Danse-Gwenpdour, Cambridge

City House has sculptures inside too. I tried to peer surreptitiously through the window. There was a statue of somebody sitting down and another which looked like a horses head just inside. The glass was too opaque to make them out properly. As I tried to get a better view I stood in front of the door which automatically opened. There appeared to be nobody inside but presumably there was a receiptionist somewhere beyond the murk, behind the statue of a bull. This seemed to be placed in the position of a guardian to put off potential intruders. I recalled coming to this building once to sign up with a recruitment agent when I was under threat of being made redundant. My recollection was of a bull statue in the basement, resembling the Minotaur in its labyrinth. The building at the time seemed to be mostly financial sector businesses. That and the name City House, along with the symbol of the bull, had connotations of The City of London Financial Centre. Maybe the building was an outpost, maybe it was trying to project an imagined connection to drum up business. I've never met anyone that works there and in the end I wasn't made redundant so had no need to communicate with the recruitment agency or visit the building again, so never found out. It turns out there are two bulls, so maybe the one I remember is still in the basement. But I didn't hang around to find out. After I took the quick snap above I departed, sensing that my presence would be questioned should any reception staff suddenly appear.

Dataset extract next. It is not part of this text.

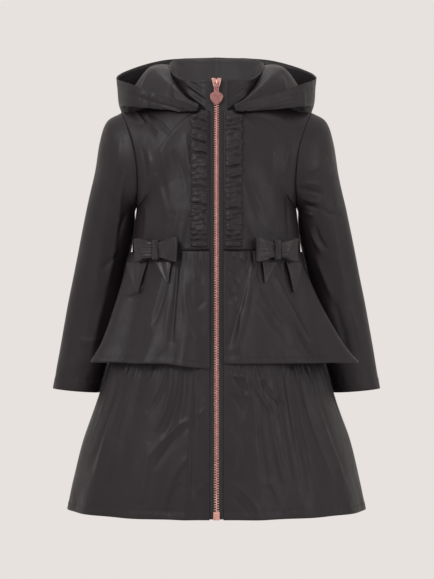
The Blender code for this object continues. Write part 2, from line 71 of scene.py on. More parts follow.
# Each panel's greatest length across and down, for its count of points
BODICE_FRONT_SPAN = (0.150, 0.235)
BODICE_BACK_SPAN = (0.145, 0.225)
SLEEVE_SPAN = (0.290, 0.440)
COLLAR_SPAN = (0.190, 0.056)
HOOD_SPAN = (0.330, 0.190)
YOKE_WIDTH = 0.130
PEPLUM_FRONT_WIDTH = 0.240
PEPLUM_BACK_WIDTH = 0.220
SKIRT_FRONT_WIDTH = 0.300
SKIRT_BACK_WIDTH = 0.290
STITCH_PITCH = 0.0034
STITCH_LENGTH = 0.0026
STITCH_RADIUS = 0.00028

# Heights of the cross seams, and where the fronts stop beside the zip
WAIST_Z = -0.2165
YOKE_FOOT_Z = -0.3550
PEPLUM_FOOT_Z = -0.3850
HEM_Z = -0.6120
FRONT_EDGE_X = 0.0103
COLLAR_TOP_Z = 0.0434

# Neck seam, by angle from the centre front: angle, x, y, z
NECK = (
    (0, 0.0000, -0.0700, -0.0070),
    (45, 0.0420, -0.0500, 0.0040),
    (90, 0.0600, 0.0000, 0.0270),
    (135, 0.0430, 0.0430, 0.0350),
    (180, 0.0000, 0.0580, 0.0370),
)

# Top edge of the stand collar: angle, x, y, z
COLLAR_EDGE = (
    (0, 0.0000, -0.0635, COLLAR_TOP_Z),
    (45, 0.0500, -0.0440, 0.0450),
    (90, 0.0725, 0.0080, 0.0680),
    (135, 0.0640, 0.0740, 0.0915),
    (180, 0.0000, 0.0990, 0.0965),
)

# Body below the neck: height, depth of the centre front, depth of the centre back
BODY_DEPTH = (
    (COLLAR_TOP_Z, 0.0635, 0.0560),
    (0.0370, 0.0643, 0.0580),
    (-0.0070, 0.0700, 0.0790),
    (-0.0550, 0.0800, 0.0910),
    (-0.1050, 0.0890, 0.0960),
    (-0.1500, 0.0940, 0.0950),
    (WAIST_Z, 0.0980, 0.0900),
    (-0.2900, 0.1080, 0.1000),
    (YOKE_FOOT_Z, 0.1180, 0.1100),
    (-0.4460, 0.1310, 0.1270),
    (-0.5080, 0.1400, 0.1380),
    (HEM_Z, 0.1520, 0.1500),
)

# Half width at the side seams: height, half width
BODY_WIDTH = (
    (-0.1500, 0.1238),
    (-0.1850, 0.1275),
    (WAIST_Z, 0.1300),
    (-0.2900, 0.1360),
    (YOKE_FOOT_Z, 0.1500),
    (-0.3920, 0.1660),
    (-0.4460, 0.1840),
    (-0.5080, 0.2060),
    (-0.5700, 0.2210),
    (HEM_Z, 0.2290),
)

# How far a bodice row has turned towards the side where it ends: share of the panel, degrees
BODICE_TURN = (
    (0.00, 0),
    (0.20, 18),
    (0.40, 46),
    (0.65, 86),
    (1.00, 90),
)
ARMHOLE_SHARE = 0.65
FRONT_NECK_SHARE = ARMHOLE_SHARE * 5 / 9
BACK_NECK_SHARE = ARMHOLE_SHARE * 3 / 9

# Sleeve rings from the armhole to the cuff: share, outer x, z, inner x, z, half depth, centre y, scoop
SLEEVE = (
    (0.00, 0.1463, -0.0010, 0.1238, -0.1500, 0.0540, 0.0000, 0.0120),
    (0.08, 0.1690, -0.0150, 0.1256, -0.1530, 0.0530, 0.0020, 0.0060),
    (0.18, 0.1810, -0.0480, 0.1262, -0.1570, 0.0500, 0.0060, 0.0015),
    (0.32, 0.1895, -0.0970, 0.1264, -0.1690, 0.0450, 0.0120, 0.0000),
    (0.46, 0.2025, -0.1520, 0.1290, -0.1960, 0.0420, 0.0180, 0.0000),
    (0.62, 0.2155, -0.2150, 0.1375, -0.2400, 0.0395, 0.0240, 0.0000),
    (0.80, 0.2345, -0.3080, 0.1500, -0.3240, 0.0370, 0.0300, 0.0000),
    (1.00, 0.2560, -0.4298, 0.1820, -0.4361, 0.0345, 0.0340, 0.0000),
)
CUFF_HEM = 0.0190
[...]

The Bull, City House, Cambridge

The final sculpture on the Hills road trail is 'Chauvinist'. This is sited on the other side of City House, at the junction with Hills Road and Brooklands Avenue. This pre-dates the other three outdoor sculptures on the Bridge. I was commissioned in 1990, around the time City House was being built. The artist is Helaine Blumenfield but I can't find any explanation online as to the intended meaning of the sculpture. But given the City House's actual or imagined connections with the City Of London Finance industry, I suspect the title says it all. The Financial sector today is still reported as being one rife with sexism and I imagine in the early 1990s, during the era of 'new laddism', was even worse.

Chauvinist, Cambridge

I left the vicinity of the bridge and its bizarre parade of office public art to go back to work. The sculptures felt like a series of disruptions of the otherwise non-descript corporate landscape created by the three office buildings. That they were permitted and sponsored by the same people as the offices themselves I suppose watered this feeling down to an extent but that didn't seem to matter much.That they managed to exist at all seemed to me a good thing in an area of town particularly susceptible to the development of ever homogenised and increasingly expensive offices, appartment buildings and hotels.